REQUIREMENT
Quote every line as given.

SOURCE MATERIAL
·····

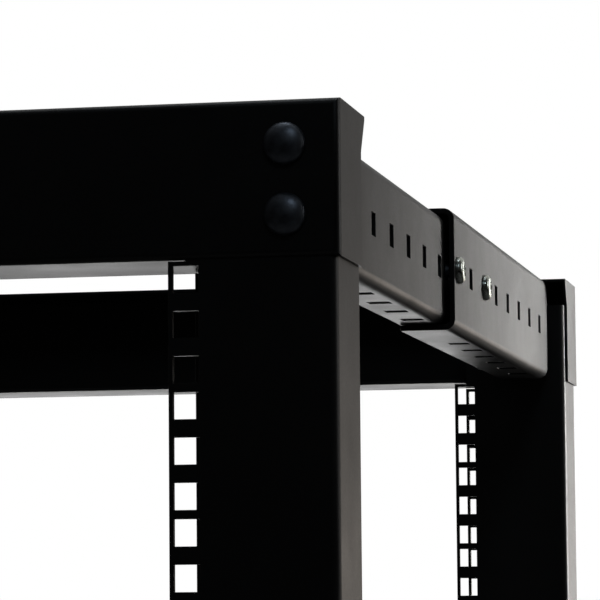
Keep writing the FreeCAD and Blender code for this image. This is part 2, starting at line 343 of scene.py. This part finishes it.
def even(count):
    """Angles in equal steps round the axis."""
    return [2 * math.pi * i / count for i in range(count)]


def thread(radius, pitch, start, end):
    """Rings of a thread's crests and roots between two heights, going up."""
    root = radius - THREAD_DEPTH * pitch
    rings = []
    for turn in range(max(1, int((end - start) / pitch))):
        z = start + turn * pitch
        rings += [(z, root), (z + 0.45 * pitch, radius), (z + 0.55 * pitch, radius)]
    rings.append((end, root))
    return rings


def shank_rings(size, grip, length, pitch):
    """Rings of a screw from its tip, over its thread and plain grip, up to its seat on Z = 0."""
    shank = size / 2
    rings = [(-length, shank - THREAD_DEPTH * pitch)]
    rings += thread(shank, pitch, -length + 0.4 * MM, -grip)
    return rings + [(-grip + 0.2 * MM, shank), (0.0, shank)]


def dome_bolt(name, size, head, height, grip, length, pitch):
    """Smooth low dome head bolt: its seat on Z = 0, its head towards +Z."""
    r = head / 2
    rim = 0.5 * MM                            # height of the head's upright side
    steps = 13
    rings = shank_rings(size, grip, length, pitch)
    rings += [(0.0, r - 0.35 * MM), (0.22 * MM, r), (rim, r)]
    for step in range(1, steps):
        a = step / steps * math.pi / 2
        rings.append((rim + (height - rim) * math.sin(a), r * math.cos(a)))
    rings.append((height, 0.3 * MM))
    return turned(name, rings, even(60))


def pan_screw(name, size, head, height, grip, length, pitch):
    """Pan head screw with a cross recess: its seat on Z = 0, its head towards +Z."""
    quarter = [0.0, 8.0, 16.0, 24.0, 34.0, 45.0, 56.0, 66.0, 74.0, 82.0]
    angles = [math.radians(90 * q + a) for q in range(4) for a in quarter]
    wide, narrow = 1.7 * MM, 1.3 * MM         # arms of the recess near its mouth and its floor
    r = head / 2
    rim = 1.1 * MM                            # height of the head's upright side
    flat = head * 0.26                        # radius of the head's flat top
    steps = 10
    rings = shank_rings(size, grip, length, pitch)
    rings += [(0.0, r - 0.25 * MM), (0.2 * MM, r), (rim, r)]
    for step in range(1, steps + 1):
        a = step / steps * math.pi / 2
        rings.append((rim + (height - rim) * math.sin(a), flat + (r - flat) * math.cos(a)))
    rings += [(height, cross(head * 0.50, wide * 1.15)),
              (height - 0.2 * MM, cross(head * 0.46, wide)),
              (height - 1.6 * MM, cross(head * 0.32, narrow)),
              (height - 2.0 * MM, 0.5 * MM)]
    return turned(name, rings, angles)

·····

SOLUTION TO THE EXERCISE
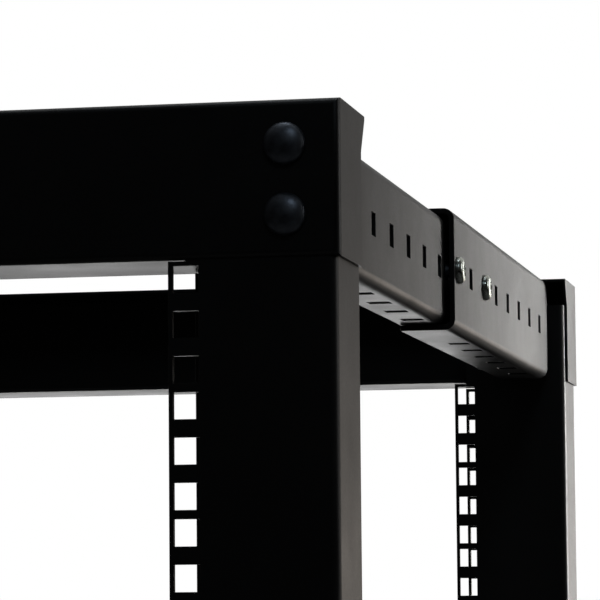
Keep writing the FreeCAD and Blender code for this image. This is part 2, starting at line 343 of scene.py. This part finishes it.
def even(count):
    """Angles in equal steps round the axis."""
    return [2 * math.pi * i / count for i in range(count)]


def thread(radius, pitch, start, end):
    """Rings of a thread's crests and roots between two heights, going up."""
    root = radius - THREAD_DEPTH * pitch
    rings = []
    for turn in range(max(1, int((end - start) / pitch))):
        z = start + turn * pitch
        rings += [(z, root), (z + 0.45 * pitch, radius), (z + 0.55 * pitch, radius)]
    rings.append((end, root))
    return rings


def shank_rings(size, grip, length, pitch):
    """Rings of a screw from its tip, over its thread and plain grip, up to its seat on Z = 0."""
    shank = size / 2
    rings = [(-length, shank - THREAD_DEPTH * pitch)]
    rings += thread(shank, pitch, -length + 0.4 * MM, -grip)
    return rings + [(-grip + 0.2 * MM, shank), (0.0, shank)]


def dome_bolt(name, size, head, height, grip, length, pitch):
    """Smooth low dome head bolt: its seat on Z = 0, its head towards +Z."""
    r = head / 2
    rim = 0.5 * MM                            # height of the head's upright side
    steps = 13
    rings = shank_rings(size, grip, length, pitch)
    rings += [(0.0, r - 0.35 * MM), (0.22 * MM, r), (rim, r)]
    for step in range(1, steps):
        a = step / steps * math.pi / 2
        rings.append((rim + (height - rim) * math.sin(a), r * math.cos(a)))
    rings.append((height, 0.3 * MM))
    return turned(name, rings, even(60))


def pan_screw(name, size, head, height, grip, length, pitch):
    """Pan head screw with a cross recess: its seat on Z = 0, its head towards +Z."""
    quarter = [0.0, 8.0, 16.0, 24.0, 34.0, 45.0, 56.0, 66.0, 74.0, 82.0]
    angles = [math.radians(90 * q + a) for q in range(4) for a in quarter]
    wide, narrow = 1.7 * MM, 1.3 * MM         # arms of the recess near its mouth and its floor
    r = head / 2
    rim = 1.1 * MM                            # height of the head's upright side
    flat = head * 0.26                        # radius of the head's flat top
    steps = 10
    rings = shank_rings(size, grip, length, pitch)
    rings += [(0.0, r - 0.25 * MM), (0.2 * MM, r), (rim, r)]
    for step in range(1, steps + 1):
        a = step / steps * math.pi / 2
        rings.append((rim + (height - rim) * math.sin(a), flat + (r - flat) * math.cos(a)))
    rings += [(height, cross(head * 0.50, wide * 1.15)),
              (height - 0.2 * MM, cross(head * 0.46, wide)),
              (height - 1.6 * MM, cross(head * 0.32, narrow)),
              (height - 2.0 * MM, 0.5 * MM)]
    return turned(name, rings, angles)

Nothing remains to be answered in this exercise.